Beautiful swirls, Sibi.

What scents did you use ?


----------



## emilaid (Jun 1, 2010)

They both look great!!  Your swirls are gorgeous!


----------



## Bubbles Galore (Jun 1, 2010)

I love your use of colour Sibi and that coloured swirl is gorgeous.  :wink:


----------



## ToniD (Jun 1, 2010)

OH, YES     Great lookin swirls and the blue textured looks so nice.


----------



## Sibi (Jun 2, 2010)

Thanks for all the lovely comments everyone    The blue one is scented with aspen forest and the swirly colored one is scented with Rosemary Verbena and Patchouli.  I should be cutting them tomorrow so I'll post the cut pics then.


----------



## Sibi (Jun 3, 2010)

Here are the cut pics:











Thanks for looking


----------



## April (Jun 3, 2010)

I have soap envy.  They are so lovely.  I covet your soap. 

Best regards,


----------



## Lynnz (Jun 4, 2010)

Wowser those are beautilicious!!!!!!!


----------



## NancyRogers (Jun 5, 2010)

I love them!


----------



## craftgirl08 (Jun 5, 2010)

WOW, those look so pretty!  LOVE the swirls.


----------



## dcornett (Jun 6, 2010)

very pretty!!!


----------



## honor435 (Jun 6, 2010)

nice! love that blue one.


----------



## Mackie (Jun 6, 2010)

*Love Them!*

The Purple/Blue/White is gorgeous!


----------



## Jezzy (Jun 7, 2010)

Wow!! Those are really nice! Can I ask where you got your molds from?


----------



## Sibi (Jun 8, 2010)

Jezzy said:
			
		

> Wow!! Those are really nice! Can I ask where you got your molds from?

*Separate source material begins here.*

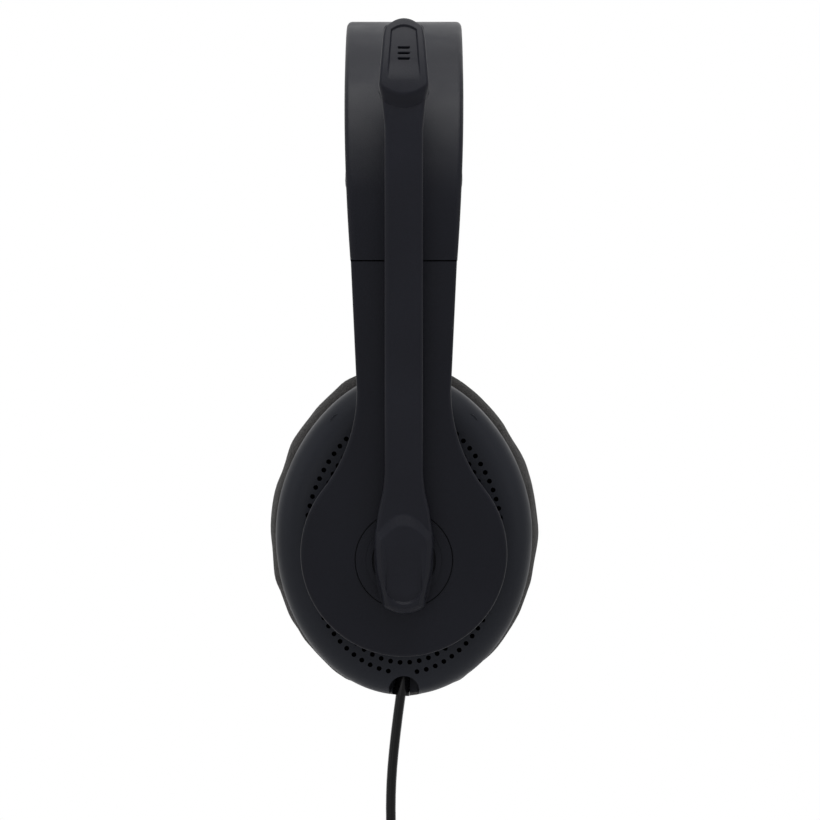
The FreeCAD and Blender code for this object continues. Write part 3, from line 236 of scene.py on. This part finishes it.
def mouldedPlastic(name, dark, light, roughness, grain=2600.0, depth=0.00006):
    # spark-eroded black plastic: even colour with faint clouds, fine pebbled grain, uneven sheen
    material, tree, shader = newMaterial(name, dark, roughness)
    place = objectPlace(tree)
    clouds = noise(tree, place, 45.0, 4.0)
    tree.links.new(blendColours(tree, spread(tree, clouds, 0.3, 0.7, 0.0, 1.0), dark, light),
                   shader.inputs["Base Color"])
    pebbles = noise(tree, place, grain, 3.0, 0.6)
    handled = noise(tree, place, 90.0, 3.0)
    tree.links.new(spread(tree, handled, 0.3, 0.7, roughness - 0.06, roughness + 0.06),
                   shader.inputs["Roughness"])
    addBump(tree, shader, pebbles, 0.5, depth)
    shader.inputs["Specular IOR Level"].default_value = plasticShine
    return material


def levelAlong(tree, direction):
    # distance along a direction, the same on both sides of the headset
    place = tree.nodes.new("ShaderNodeTexCoord")
    size = tree.nodes.new("ShaderNodeVectorMath")
    size.operation = "ABSOLUTE"
    along = tree.nodes.new("ShaderNodeVectorMath")
    along.operation = "DOT_PRODUCT"
    along.inputs[1].default_value = direction
    tree.links.new(place.outputs["Object"], size.inputs[0])
    tree.links.new(size.outputs["Vector"], along.inputs[0])
    return along.outputs["Value"]


def combine(tree, operation, first, second):
    node = tree.nodes.new("ShaderNodeMath")
    node.operation = operation
    for socket, value in zip(node.inputs, (first, second)):
        if isinstance(value, float):
            socket.default_value = value
        else:
            tree.links.new(value, socket)
    return node.outputs[0]


def paintShade(finish, mask):
    # painted shade: where the mask is 1 the plastic turns near black and stops shining, standing in for the
    # shade inside holes and grooves
    tree = finish.node_tree
    shader = tree.nodes["Principled BSDF"]
    colour = shader.inputs["Base Color"].links[0].from_socket
    mix = tree.nodes.new("ShaderNodeMix")
    mix.data_type = "RGBA"
    mix.inputs["B"].default_value = paintedShadeColour
    tree.links.new(colour, mix.inputs["A"])
    tree.links.new(mask, mix.inputs["Factor"])
    tree.links.new(mix.outputs["Result"], shader.inputs["Base Color"])
    tree.links.new(spread(tree, mask, 0.0, 1.0, plasticShine, 0.0), shader.inputs["Specular IOR Level"])
    return finish


jointSizes = {
    "level": -0.053135,          # where band and arm meet, measured along the lean
    "half": 0.0002,
}


def groovePaintedShadePlastic(name, *colours):
    # moulded plastic with painted shade: black within 0.2 mm of the line where band and arm meet, standing in
    # for the shadow in the groove there
    finish = mouldedPlastic(name, *colours)
    tree = finish.node_tree
    level = levelAlong(tree, (leanSine, 0.0, -leanCosine))
    away = combine(tree, "ABSOLUTE", combine(tree, "SUBTRACT", level, jointSizes["level"]), 0.0)
    return paintShade(finish, combine(tree, "LESS_THAN", away, jointSizes["half"]))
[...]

Here's a link for you Jezzy:

http://www.wholesalesuppliesplus.com/Pr ... uctID=7644


----------



## Jezzy (Jun 8, 2010)

Thanks Sibi!


----------



## Petals (Jul 5, 2010)

Oooh...I really like the blue in Aspen Forest. They both look great


----------



## rubyslippers (Jul 5, 2010)

Sibi they are both fabulous!  I so have swirl envy......


----------



## Lesley (Jul 12, 2010)

Wow great swirls lovely soap


----------